Nonfiction - Essays
Published in 1955
Finished on April 9, 2021
Rating: 2/5 (Fair)
A modern-day classic: here are Anne Morrow Lindbergh's elegant and wise meditations on youth and age, love and marriage, solitude, peace, and contentment, as she set them down during a brief vacation by the ocean.
She helps us see ways to reconcile our most deeply personal needs with obligations to family, friends, lovers, and work, ways to separate loneliness from replenishing solitude, and ways to find solace in the simplest of daily tasks.
Now more than ever, Gift From the Sea serves as a spiritual compass guiding us toward inner tranquility in the face of life's deeper questions.
I listened to the audio edition of Gift From the Sea in 2007, but somehow never wrote about it on this blog. I remember that I enjoyed it immensely and had planned to re-read the print edition in order to quote some of my favorite passages in my review, but that never happened. Now, 14 years later, I have re-read the book and am sad that it didn't resonate with me the way in which it did when I read it all those years ago. In 2007, I was in my mid-40s (rather than approaching 60), so maybe Lindbergh's essays spoke more to me at that particular time in my life. Or, it could be a case of audio versus print. I loved the narration of the audiobook, which is read by Claudette Colbert. She does a superb job and it didn't take long for me to believe that I was actually listening to Anne Morrow Lindbergh rather than Colbert.
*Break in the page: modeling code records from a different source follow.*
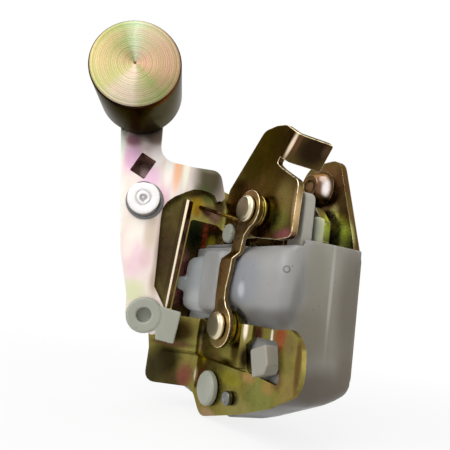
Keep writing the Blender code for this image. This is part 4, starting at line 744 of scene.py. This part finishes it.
# Shut plate: olive low on the ear, rosy round the cone; the wing runs from dark green to gold
PLATE_STAINS = (
    (-2.5, -2, 19, 2.4, 9, 9, "#dfe68c", 0.95), (-2.5, 2, 24.5, 2.4, 4, 8, "#e0d68c", 0.95),
    (-3.5, -4.6, 27, 6, 6, 6, "#6a5434", 0.7), (-3.5, 1, 38.5, 6, 5, 8, "#5a3f28", 0.85),
    (-3.5, 13, 41.5, 6, 4, 7, "#8a6a54", 0.8), (-3.5, 7, 43.5, 6, 7, 4, "#6b4d30", 0.8),
    (-6, 7, 37.5, 4.5, 5.5, 6, "#7d5c48", 0.9), (-4.9, 4.9, 36.8, 2.3, 2, 4.6, "#fff4f0", 0.98),
    (-6, 5.4, 40, 2.6, 1.4, 2.4, "#e8d0c0", 0.8), (-8, 8.6, 37, 1.6, 3.2, 3.4, "#1b130c", 0.95),
    (-30, 52.8, 18, 4.4, 2.2, 12, "#25301a", 0.95), (-25.2, 52.8, 17, 1.8, 2.2, 9, "#d0603c", 0.9),
    (-21.5, 52.8, 14.5, 3.6, 2.2, 5.4, "#f4e242", 0.97), (-17.5, 52.8, 16, 2.4, 2.2, 5, "#ffd58a", 0.97),
    (-22, 52.8, 23, 5, 2.2, 4, "#8a4a34", 0.8), (-34, 52.8, 0, 5, 2.2, 14, "#c0787c", 0.9),
)
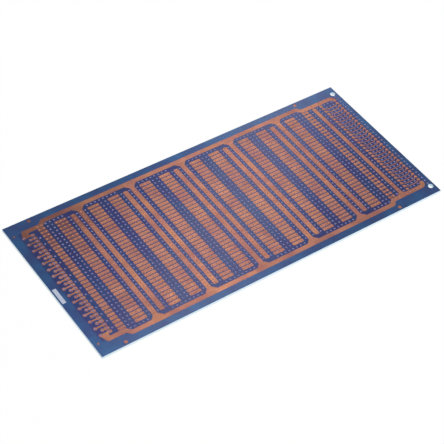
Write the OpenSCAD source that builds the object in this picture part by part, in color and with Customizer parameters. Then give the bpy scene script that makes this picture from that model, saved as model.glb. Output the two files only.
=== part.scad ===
// Prototype board for leaded parts: a drilled laminate card with copper strips, two comb-shaped
// supply buses, a row of connector lands at one end and a pad field at the other.
// X runs along the card from the connector end, Y points to the far edge, Z is up from the underside.

/* [Laminate] */
// Thickness of the laminate
laminate_t = 1.6; // [0.8:0.1:3.2]
// Bore of the two fixing holes
fixing_bore = 3.1; // [2.7:0.1:3.4]

/* [Lead hole grid] */
// Spacing of the lead holes
pitch = 2.54; // [2.5:0.01:2.55]
// Bore of a lead hole
lead_bore = 1; // [0.8:0.05:1.2]
// Number of hole rows across the card
rows = 34; // [30:2:34]
// From the connector end to the outer row of connector holes
end_margin = 6.5; // [5:0.1:12]
// From the last column of holes to the other end
tail_margin = 2.68; // [2.3:0.02:12]
// From the outer line of the frame bars to the long edges
side_margin = 5.55; // [4:0.05:12]

/* [Copper] */
// Thickness of the copper foil
copper_t = 0.035; // [0.018:0.001:0.105]
// Width of a soldering strip
strip_w = 2; // [1.5:0.05:2.1]
// Copper past the last hole of a strip
strip_end = 0.9; // [0.7:0.05:0.95]
// Corner chamfer of a strip
strip_chamfer = 0.4; // [0.2:0.05:0.6]
// Width of the link between the two pads of a waisted strip
waist_w = 1.3; // [0.8:0.1:1.5]
// Width of a supply bus
bus_w = 2.9; // [2:0.1:3]
// Width of the last bus, beside the pad field
end_bus_w = 2.4; // [1.8:0.1:2.8]
// Copper past the last hole at the free end of a bus
bus_end = 0.85; // [0.7:0.05:0.9]
// Width of the two long frame bars
frame_w = 2.7; // [1.6:0.1:2.8]
// Leg of the triangular fan where a bus meets its frame
fan_leg = 2.3; // [1:0.1:2.8]
// Diameter of a round pad
pad_d = 2; // [1.7:0.1:2.2]
// Diameter of the round end of a connector land
land_d = 2; // [1.6:0.1:2.1]
// Width of the neck of a connector land
neck_w = 1; // [0.5:0.1:1.3]
// Width of the thin tracks that join the two pad columns
track_w = 0.55; // [0.25:0.05:0.6]
// Diameter of the registration dots
dot_d = 2; // [1.2:0.1:2.4]
// From the long edges to the registration dots
dot_inset = 2; // [1.6:0.1:2.6]
// Diameter of the two connector location dots
location_d = 1.2; // [0.8:0.1:1.6]

/* [Printed layers] */
// Thickness of the solder resist
resist_t = 0.025; // [0.015:0.001:0.05]
// Gap between the resist and the copper or a hole
resist_gap = 0.06; // [0.03:0.01:0.12]
// Thickness of the white legend ink
ink_t = 0.015; // [0.01:0.001:0.03]
// Length of the blank writing field
field_l = 10.8; // [6:0.1:16]
// Width of the blank writing field
field_w = 2.2; // [1.5:0.1:3]
// From the connector end to the writing field
field_inset = 0.9; // [0.4:0.1:1]

/* [Hidden] */

PAIRS = 5;
SOCKET = 3;
FAR = 1;
NEAR = -1;
FIRST = -1;
WELD = 0.01;
SEAM = 0.02;
hole_fn = 24;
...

Here are a couple of notable passages from my most recent reading:
The beach is not the place to work; to read, write or think. I should have remembered that from other years. Too warm, too damp, too soft for any real mental discipline or sharp flights of spirit. One never learns. Hopefully, one carries down the faced straw bag, lumpy with books, clean paper, long over-due unanswered letters, freshly sharpened pencils, lists, and good intentions. The books remain unread, the pencils break their points, and the pads rest smooth and unblemished as the cloudless sky. No reading, no writing, no thoughts even--at least, not at first.At first, the tired body takes over completely. As on shipboard, one descends into a deck-chair apathy. One is forced against one's mind, against all tidy resolutions, back into the primeval rhythms of the sea-shore. Rollers on the beach, wind in the pines, the slow flapping of herons across sand dunes, drown out the hectic rhythms of city and suburb, time tables and schedules. One falls under their spell, relaxes, stretches out prone. One becomes, in fact, like the element on which one lies, flattened by the sea; bare, open, empty as the beach, erased by today's tides of all yesterday's scribblings.
and this one, which reminds me of traveling in our RV:
Here on this island I have had space. Paradoxically, in this limited area, space has been forced upon me. The geographical boundaries, the physical limitations, the restrictions of communications, have enforced a natural selectivity. There are not too many activities or things or people, and each one, I find, is significant, set apart in the frame of sufficient time and space. Here there is time; time to be quiet; time to work without pressure; time to think; time to watch the heron, watching with frozen patience for his prey. Time to look at the stars or to study a shell; time to see friends, to gossip, to laugh, to talk. Time, even, not to talk. At home, when I meet my friends in those cubby-holed hours, time is so precious we feel we must cram every available instant with conversation. Here on the island I find I can sit with a friend without talking, sharing the day's last sliver of pale green light on the horizon, or the whorls in a small white shell, or the dark scar left in a dazzling night sky by a shooting star. Then communication becomes communion and one is nourished as one never is by words.
I'm not sorry I reread this book, but I do wish that I had enjoyed it as well as I did with my first encounter. I'm pretty sure that I would have given it a 4/5 rating, at that time.